Spectral Dynamics of Computer Simulated Two-Dimensional Fewtube Fluidized Beds

摘要

Fluidized bed combustion technology attracts intense commercial interest for its capability of burning high-sulfur coal in a more economic and environmentally acceptable manner, despite the unsolved erosion problem. Detailed knowledge of the complex phenomena of solids circulation and bubble motion in the bed could enhance the understanding of the problem and find solutions. Argonne National Laboratories (ANL) has been developing a methodology to investigate local erosion phenomenon in bubbling fluidized bed combustor (FBC) systems: (1) use of state-of-the-art two-phase two-dimensional hydrodynamic computer model (FLUFIX) to compute temporal and spatial distributions of the flow properties in an FBC and (2) use spectral analysis and several separated erosion models to evaluate flow dynamics and local erosion patterns and rates. In this paper, the spectral analysis uses the computational hydrodynamic results of a two-dimensional generic fewtube FBC system to correlate flow properties, porosity, pressure and velocities, as well as to determine oscillation modes and bubble propagation speeds.
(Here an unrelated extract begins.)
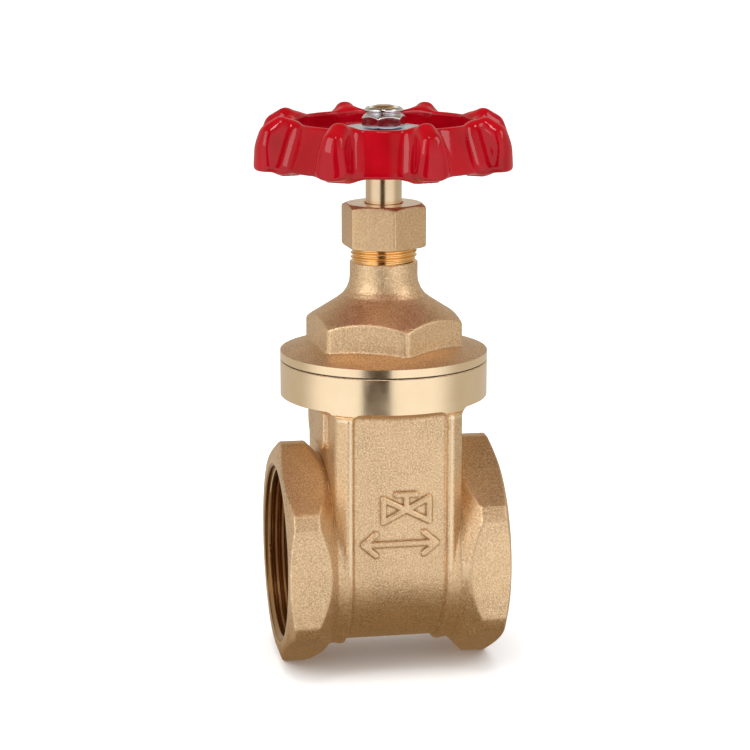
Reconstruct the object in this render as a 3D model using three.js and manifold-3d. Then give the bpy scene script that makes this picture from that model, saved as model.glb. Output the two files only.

Several findings from this analysis are: flow properties have major oscillation modes of frequencies ranging from 0.7 to 4 Hz; porosity and pressure oscillations propagate from the bottom of the bed up with propagation speeds ranging from 0.4 to 1 m/s; pressure is well correlated with the lagging porosity at a location; phase diagrams show the randomness of oscillations but the attractor leading to chaotic motion is not found. 14 refs., 11 figs.